Lawyers say ‘force majeure’ clauses may exempt businesses from honoring contracts

BUSINESS contracts signed prior to the coronavirus outbreak may not be fulfilled, according to two local lawyers, because of their inclusion of a ‘force majeure’ clause, designed to remove liability in the event of natural or unavoidable catastrophes. In view of the consequences of the outbreak, including measures and restrictions introduced by the local government, Covid-19 could be considered a case of ‘force majeure.’ On occasions when an unpredictable impediment beyond the control of the parties renders the performance of a given contract absolutely impossible, the parties may, according to Macau law, be exempted from honoring their business contracts.
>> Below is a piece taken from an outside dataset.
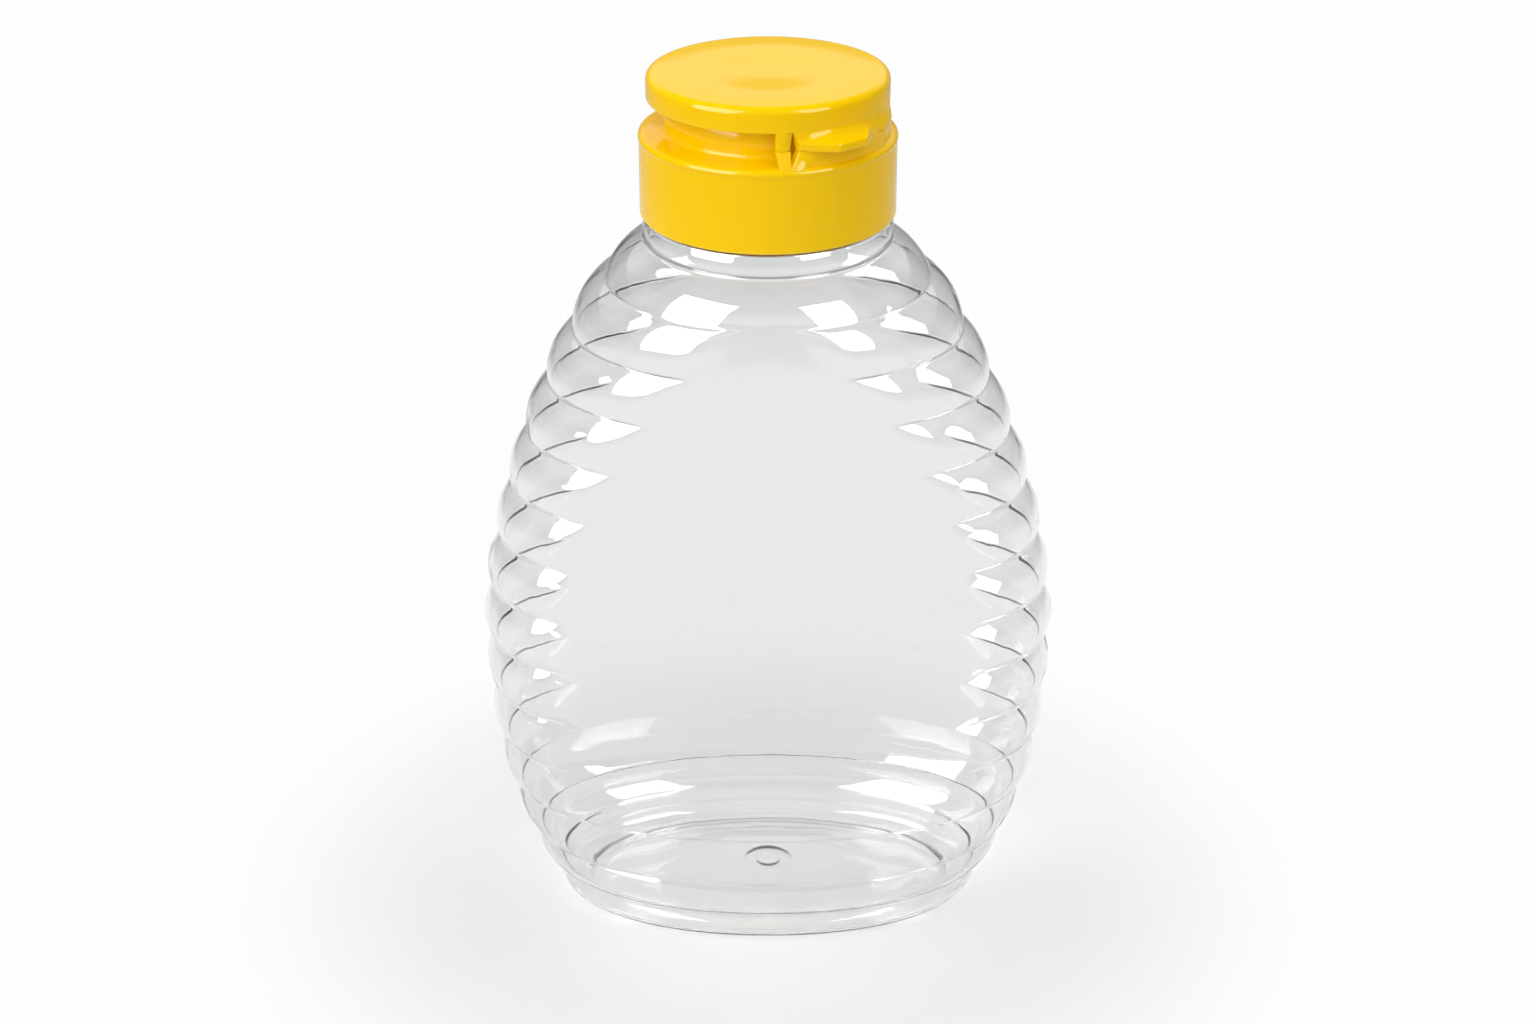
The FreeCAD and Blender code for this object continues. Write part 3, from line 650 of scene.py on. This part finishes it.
def softened_edges(piece, width):
    """A small bevel on the sharp edges, applied."""
    bevel = piece.modifiers.new("edges", "BEVEL")
    bevel.width = width
    bevel.segments = 3
    bevel.limit_method = "ANGLE"
    bevel.angle_limit = math.radians(SHARP_DEGREES)
    graph = bpy.context.evaluated_depsgraph_get()
    mesh = bpy.data.meshes.new_from_object(piece.evaluated_get(graph))
    piece.modifiers.clear()
    piece.data = mesh
    return piece


def window_half(h, cap, z):
    """Half the width of a hinge window at level z: nothing at its ends, widest at the film line."""
    if z > FILM_Z:
        share = (z - FILM_Z) / (cap.lid_bottom - FILM_Z)
    else:
        share = (FILM_Z - z) / (FILM_Z - cap.rim_level)
    return h.window_half_width * max(1 - share ** 1.6, 0.0)


def window_place(h, cap, side, z):
    """Where the middle of a hinge window lies: it leans outwards below the film line."""
    fall = max(FILM_Z - z, 0.0) / (FILM_Z - cap.rim_level)
    return side * (h.window_middle + 0.9 * MM * fall)


def sector(levels, left, right, radius, depth, count, limit=None):
    """The outer and inner sheets of a curved wall between two side edges."""
    outer, inner = [], []
    for z in levels:
        across = np.linspace(left(z), right(z), count)
        out = np.sqrt(radius(z, across) ** 2 - across ** 2)
        if limit is not None:
            out = np.minimum(out, limit)
        outer.append(np.stack([across, out, np.full(count, z)], axis=1))
        inner.append(np.stack([across, out - depth, np.full(count, z)], axis=1))
    return np.array(outer), np.array(inner)


class BOTTLE_OT_cap_base(bpy.types.Operator):
    """Builds the screw cap: skirt, rim, collar, spout and the low wall under the hinge"""
    bl_idname = "squeeze_bottle.cap_base"
    bl_label = "Screw cap"

    def execute(self, context):
        c, h = context.scene.bottle_cap, context.scene.bottle_hinge
        bore = c.skirt_radius - c.skirt_wall
        rim = c.skirt_radius + c.rim_bead
        collar_wall, deck = 1.2 * MM, 0.9 * MM
        collar_bore = c.collar_radius - collar_wall
        foot = c.rim_level + 0.35 * MM
        middle = (foot + c.collar_top) / 2 - 0.3 * MM
        # The skirt has rows of points up its height, so that its mould lines keep their shape.
        skirt = [(c.skirt_radius, CAP_LOW.z + 0.6 * MM + i * 1.2 * MM) for i in range(10)]
        outline = rounded(
            [(bore, CAP_LOW.z), (c.skirt_radius, CAP_LOW.z, 0.5 * MM)] + skirt + [
                (c.skirt_radius, c.rim_level - 2 * c.rim_round, 0.3 * MM),
                (rim, c.rim_level - 1.5 * c.rim_round, 0.2 * MM),
                (rim, c.rim_level - 0.3 * MM, c.rim_round),
                (c.lid_radius - 0.8 * MM, c.rim_level, 0.3 * MM),
                (c.collar_radius - 0.1 * MM, foot, 0.9 * MM),
                (c.collar_radius + c.collar_bulge, middle, 2.0 * MM),
                (c.collar_radius, c.collar_top, 0.6 * MM),
                (c.spout_radius, c.collar_top, 0.2 * MM),
                (c.spout_radius, CAP_HIGH.z, 0.15 * MM),
                (c.orifice_radius, CAP_HIGH.z, 0.15 * MM),
                (c.orifice_radius, c.collar_top - deck),
                (collar_bore, c.collar_top - deck),
                (collar_bore, c.seal_level),
                (bore, c.seal_level)])
        piece = revolved("cap_skirt_and_collar", outline, True, mould_lines)
        finished(piece, "base", "yellow_polypropylene", "cap_base")
        low, thick, edge_round = c.rim_level - 1.3 * MM, 1.3 * MM, 0.12 * MM
        levels = np.linspace(low, FILM_Z - FILM_GAP, 22)

        def radius(z, across):
            """The left strap slopes from the rim to the lid's wall; the wall right of it stands upright."""
            slope = rim + (h.wall_radius - rim) * (z - low) / (FILM_Z - low)
            return slope + (h.foot_radius - slope) * smooth((across + h.window_middle) / (2.5 * MM))

        left = sector(levels, lambda z: -h.strap_outer,
                      lambda z: window_place(h, c, -1, z) - window_half(h, c, z), radius, 0.9 * MM, 8)
        strap = softened_edges(block("hinge_foot_left", *left), edge_round)
        finished(strap, "base", "yellow_polypropylene")
        right = sector(levels, lambda z: window_place(h, c, -1, z) + window_half(h, c, z),
                       lambda z: h.strap_outer, radius, thick, 40)
        wall = softened_edges(block("hinge_foot", *right), edge_round)
        finished(wall, "base", "yellow_polypropylene")
        side = sector(levels, lambda z: h.strap_outer - 0.6 * MM, lambda z: h.wing_end,
                      lambda z, across: radius(z, across) - 0.35 * MM, thick, 10)
        wall = softened_edges(block("hinge_foot_side", *side), edge_round)
        finished(wall, "base", "yellow_polypropylene")
        return {"FINISHED"}


class BOTTLE_OT_lid(bpy.types.Operator):
    """Builds the lid: a dished disc with a ring wall, a sealing ring, two hinge straps and the wing"""
    bl_idname = "squeeze_bottle.lid"
    bl_label = "Lid"

    def execute(self, context):
        c, h = context.scene.bottle_cap, context.scene.bottle_hinge
        top = LID_TOP
        seal = c.spout_radius + 0.35 * MM
        seal_wall, seal_end, seal_round = 0.8 * MM, c.lid_ceiling - 1.0 * MM, 0.15 * MM
        strap_wall, edge_round = 0.8 * MM, 0.1 * MM
        dish = []
        for share in np.linspace(1.0, 0.03, 30):
            dish.append((c.dish_radius * share, top - c.dish_depth * (1 - share ** 2) ** 2))
        outline = rounded(
            [(0.1 * MM, c.lid_ceiling), (seal, c.lid_ceiling), (seal, seal_end, seal_round),
             (seal + seal_wall, seal_end, seal_round), (seal + seal_wall, c.lid_ceiling),
             (c.lid_bore, c.lid_ceiling, 0.3 * MM), (c.lid_bore, c.lid_bottom, 0.2 * MM),
             (c.lid_radius, c.lid_bottom, 0.25 * MM), (c.lid_radius, top, c.lid_round)] + dish)
        piece = revolved("lid_disc", outline, False)
        finished(piece, "lid", "yellow_polypropylene", "lid")
        levels = np.linspace(FILM_Z + FILM_GAP, c.lid_bottom + 0.5 * MM, 14)
        window = h.window_middle
        sheets = sector(levels, lambda z: -h.strap_outer, lambda z: -window - window_half(h, c, z),
                        lambda z, across: h.wall_radius, strap_wall, 8, FILM_REACH)
        strap = softened_edges(block("hinge_strap_left", *sheets), edge_round)
        finished(strap, "lid", "yellow_polypropylene")
        sheets = sector(levels, lambda z: window + window_half(h, c, z), lambda z: h.wing_end - 0.4 * MM,
                        lambda z, across: h.wall_radius, strap_wall, 8, FILM_REACH)
        strap = softened_edges(block("hinge_strap_right", *sheets), edge_round)
        finished(strap, "lid", "yellow_polypropylene")
        across = np.linspace(h.strap_outer, h.wing_end, 30)
        wing = block("lid_wing", *flare(h, c, across))
        finished(wing, "lid", "yellow_polypropylene")
        return {"FINISHED"}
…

In an article issued by Rato, Ling, Lei & Cortés Advogados, lawyers Pedro Cortés and José Filipe Salreta argue that recourse to a ‘force majeure’ clause can take place under only a specific contract. The contract depends on whether the parties have inserted a specific clause to that effect – or under the general stipulations of the law, such as Decree-Law 74/99/M (legal regime of public works contracts).
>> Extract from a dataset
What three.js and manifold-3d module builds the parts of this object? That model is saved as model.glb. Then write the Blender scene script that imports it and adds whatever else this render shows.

“The recourse to ‘force majeure’ is difficult to consider since it does not exist as an autonomous legal concept under Macau law – except in the referred regime of public works contracts – without prejudice of the definitions that might exist in a specific contract,” said Cortés and Salreta. “The mention of ‘force majeure’ in Macau law is manifold. However, and without prejudice to the specific case of the abovementioned Decree-Law 74/99/M, it does not exist as a general clause for termination under Macau law,” wrote the lawyers. They added that con
tracts could be terminated based only on the law or by mutual agreement. Meanwhile, Macau has another legal framework to cover cases when a contract cannot be fulfilled but its non-fulfillment cannot be attributed to the debtor. This allows the injured party to terminate the contract or modify it according to the actual situation. However, this is only possible if the circumstances on which the parties based the decision to conclude a contract have undergone an abnormal change. As a general rule, when performance becomes impossible for reasons not attributable to the debtor, the obligation will be extinguished. The lawyers then suggested that another solution would be the termination or modification of a contract due to changing circumstances. “However, the termination or modification of a contract due to changing circumstances is rarely applied by the Macau courts, since the obligations which ensue from a contract must gravely breach the principle of good faith and must not arise from the normal course of the business at hand,” said the lawyers.